Notice that by giving $K(t)$ a positive perturbation, we make the control have a bigger magnitude (more negative), but this also means that the state variable approaches $x=0$ faster. This give-and-take ultimately leads to a higher cost. The HJB gives us the cost that perfectly balances between these two competing objectives.

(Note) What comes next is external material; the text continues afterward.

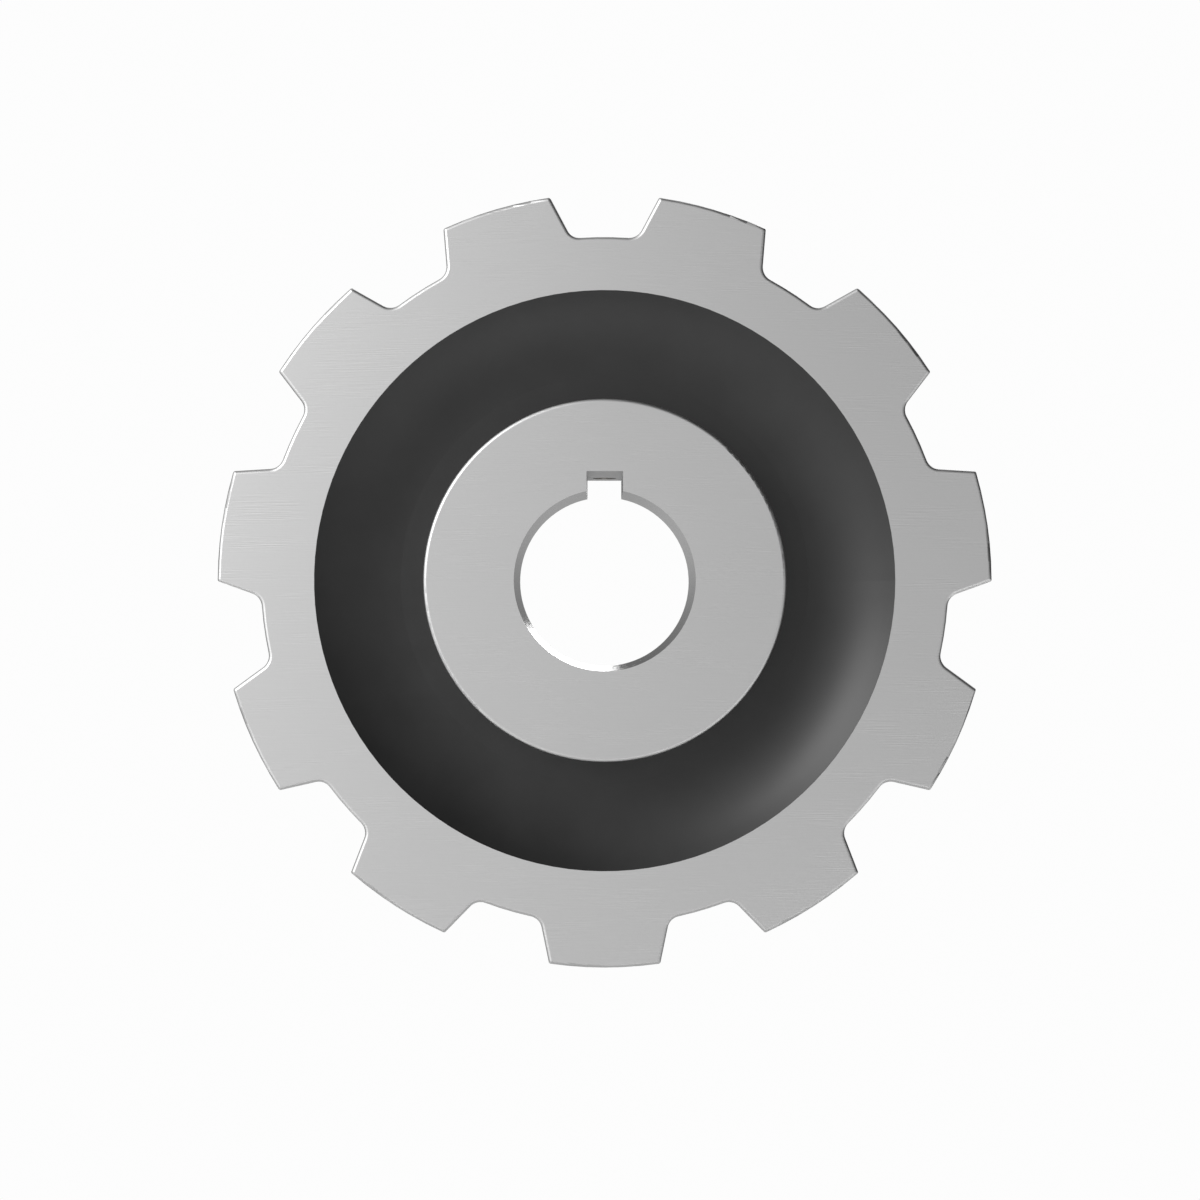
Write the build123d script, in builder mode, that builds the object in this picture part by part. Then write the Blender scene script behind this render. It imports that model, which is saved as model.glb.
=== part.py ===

What if we instead perturbed the control by a more drastic function:

\begin{equation} K’(t) = K(t) + \epsilon\left[ (T-t) + (T-t)^2 + (T-t)^3 + (T-t)^4 + (T-t)^5 \right] \end{equation}

Here is the result cost over parameter $\epsilon$:

Again, we find the same thing. Instead of perturbing the function $K(t)$, what if we instead perturbed the control directly? Like so:

\begin{equation} u(x,t) = u^*(x,t) + \epsilon\left[ (T-t) + (T-t)^2 + (T-t)^3 + (T-t)^4 + (T-t)^5 \right] \end{equation}

In this way, we’re still respecting the terminal boundary condition. This perturbation produces the following graph:


These graphs are pretty cool, but one question is if this proves the HJB results in an optimal control policy. The answer is no, these graphs don’t and can’t prove optimality since there an infinite number of perturbations to try. The proof in optimality ultimately lies in the derivation of the HJB to begin with. Nevertheless, these graphs are a really nice way to building an intuition behind the results of the HJB.